The ERA was written by suffragist Alice Paul in 1923 and was introduced in every session of Congress from 1923 until its passage in 1972, when it was submitted to the states for ratification. However, the ERA’s future was in jeopardy after Congress’ arbitrary seven-year deadline almost expired.

President Jimmy Carter and First Lady Rosalynn Carter took up the fight for passage of the ERA, with President Carter signing the Extension of the Equal Rights Amendment Ratification (HJRes.638) to express his support for extending the deadline to 1982. First Lady Carter would meet once a month at the White House with ERA activists and leaders, with representatives from groups such as the Coalition of Labor Union Women and the Feminist Majority Foundation.

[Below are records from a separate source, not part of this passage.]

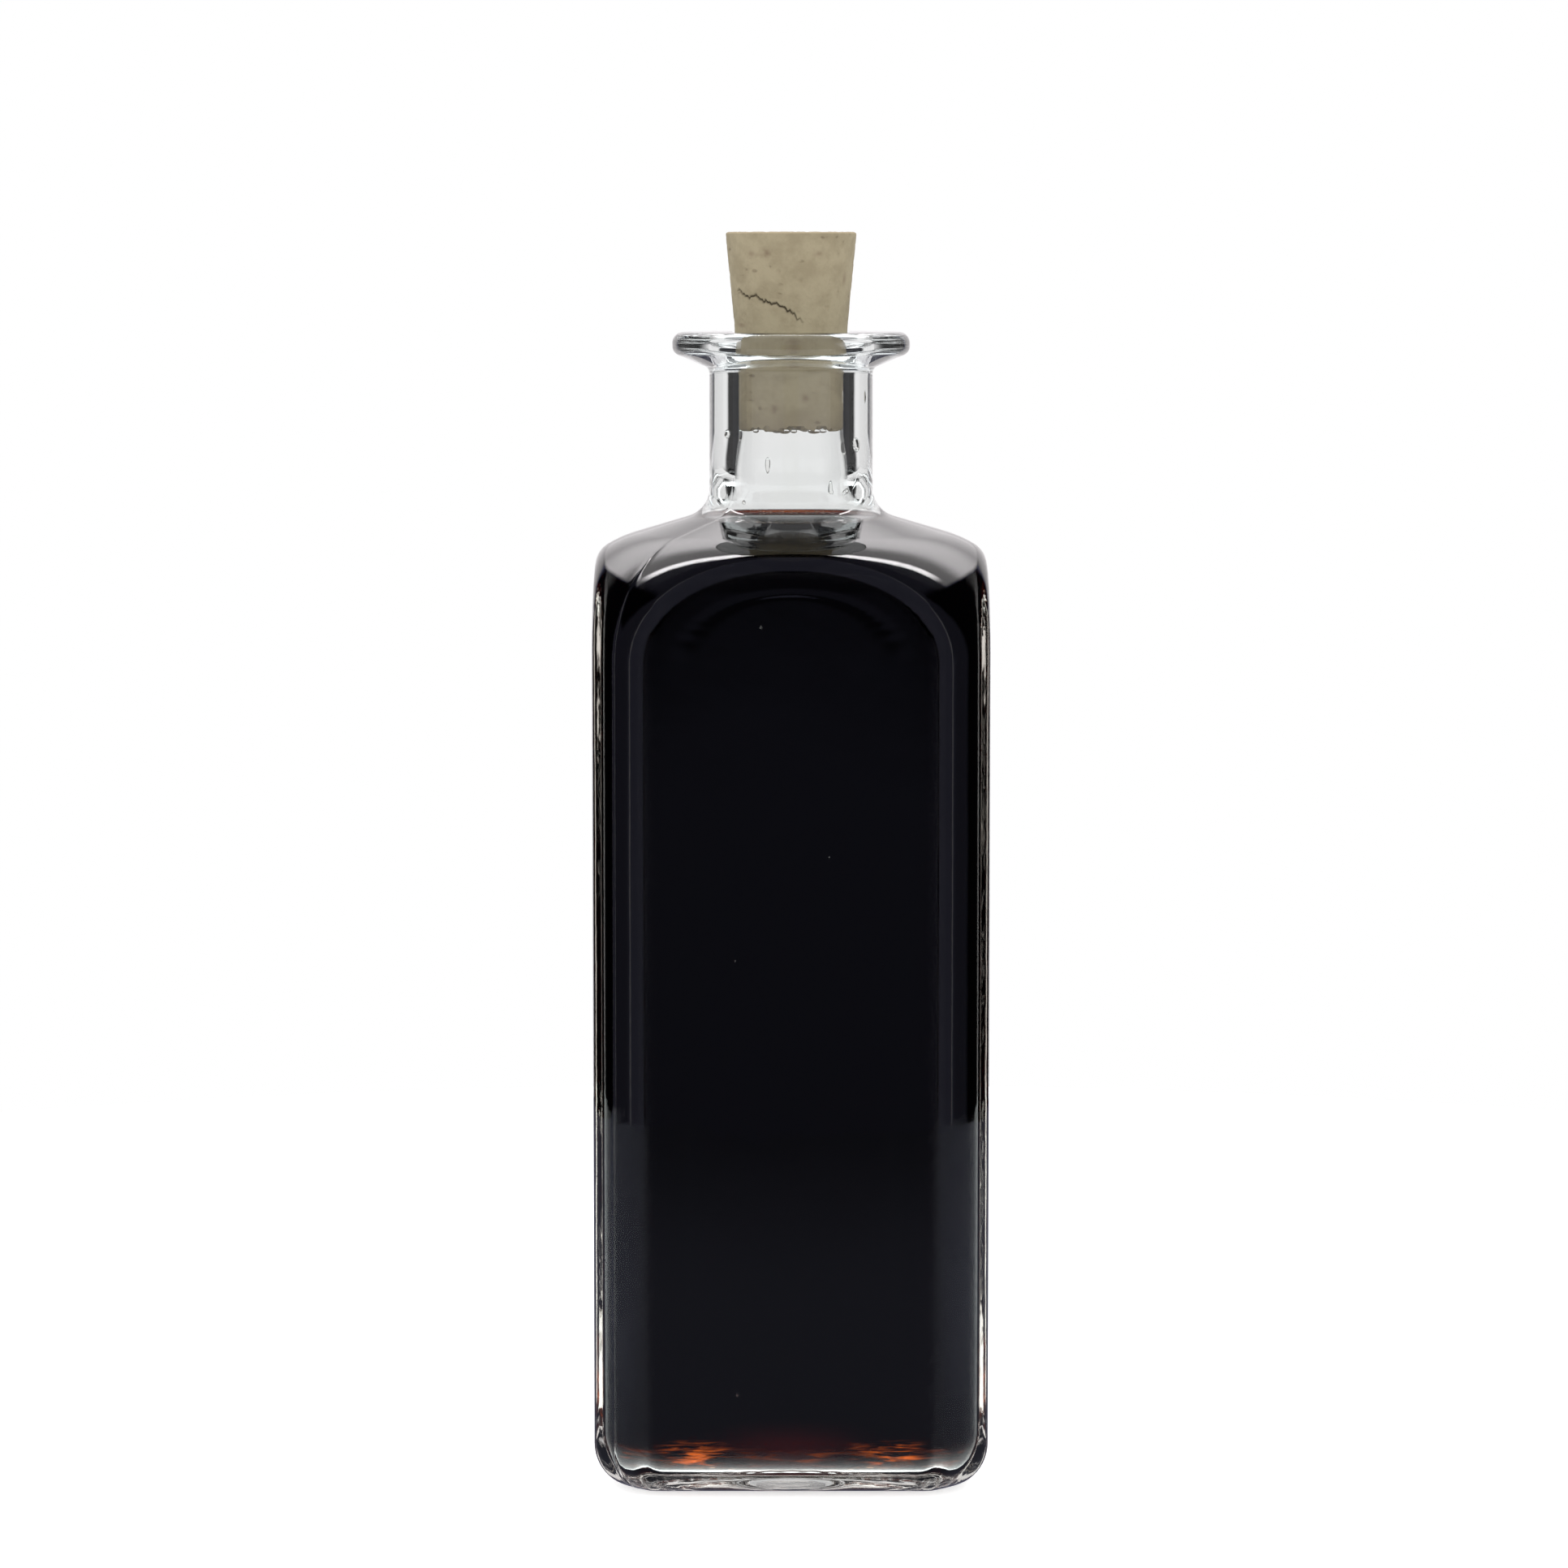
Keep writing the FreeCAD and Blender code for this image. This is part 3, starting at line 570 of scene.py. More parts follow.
def build_drops(s):
    """Clear drops on the inside of the neck and under the cork, as long balls pressed on the glass."""
    drop_inset = 0.00012
    level = DRINK_HIGH.z
    end = CORK_LOW.z
    # Degrees round, from the right side towards the back, height as a share of the free neck, half width and
    # half height.
    drops = np.array([
        (-17.0, 0.86, 0.0007, 0.0013),
        (-163.0, 0.97, 0.0006, 0.0008),
        (-40.0, 0.42, 0.0004, 0.0005),
        (-128.0, 0.30, 0.0003, 0.0004),
        (40.0, 0.62, 0.0006, 0.0009),
        (118.0, 0.75, 0.0005, 0.0008),
    ])
    azimuth = np.radians(drops[:, 0])
    height = level + (end - level) * drops[:, 1]
    radius = bore_radius(s, height) - drop_inset
    wall = np.stack([radius * np.cos(azimuth), radius * np.sin(azimuth), height], axis=-1)
    sizes = np.stack([drops[:, 2], drops[:, 2], drops[:, 3]], axis=-1)
    # Wet blobs that cling to the cork's front lower edge: across, towards the back, half sizes.
    blobs = np.array([
        (-0.0021, -0.0080, 0.0007, 0.0005, 0.0003), (-0.0010, -0.0083, 0.0009, 0.0005, 0.0004),
        (0.0004, -0.0082, 0.0005, 0.0004, 0.0003), (0.0034, -0.0076, 0.0010, 0.0005, 0.0004),
        (0.0047, -0.0071, 0.0005, 0.0004, 0.0003), (-0.0052, -0.0067, 0.0004, 0.0004, 0.0003),
    ])
    under = np.column_stack([blobs[:, :2], np.full(len(blobs), end + 0.1 * MM)])
    centres = np.concatenate([wall, under])
    sizes = np.concatenate([sizes, blobs[:, 2:]])
    made = ball_cloud("Neck_drops", centres, sizes, 11, 18)
    made.data.materials.append(clear_drop())
    return made


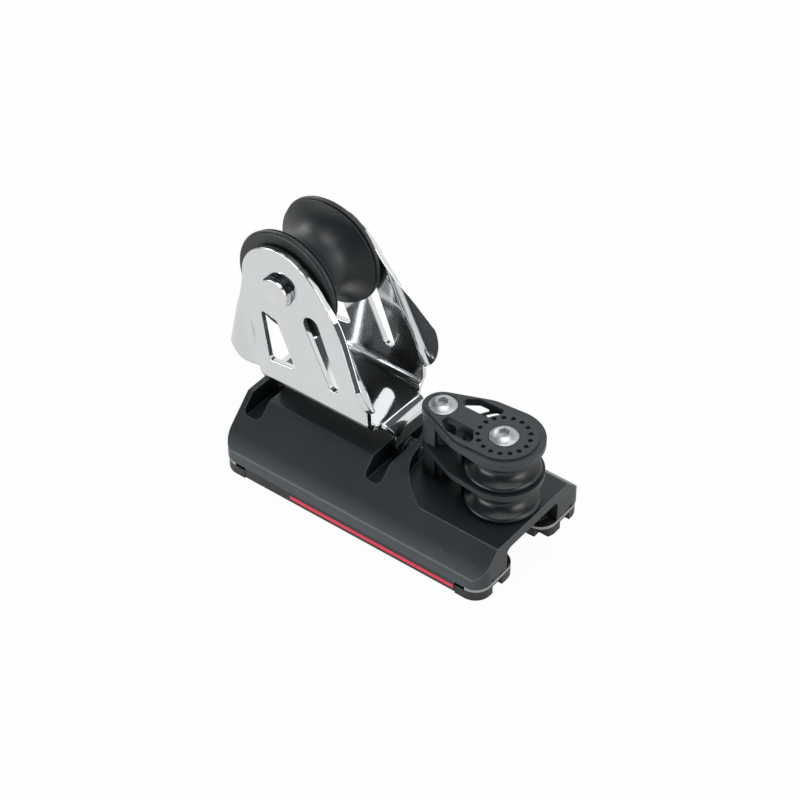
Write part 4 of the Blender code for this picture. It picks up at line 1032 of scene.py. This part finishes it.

Eleanor Smeal, co-founder and president of the Feminist Majority Foundation, had fond memories of these meetings with First Lady Carter. She stated: “Rosalynn Carter was a valued ally of the feminist movement and a committed advocate for equal rights, particularly through her commitment to the ERA. She will be missed.”

As First Lady, Rosalynn Carter redefined her role by going beyond the traditional duties of a hostess, engaging in substantive humanitarian work, and actively participating in Cabinet meetings. Her groundbreaking approach, characterized by professionalism and a desire for progress, set a precedent for future First Ladies.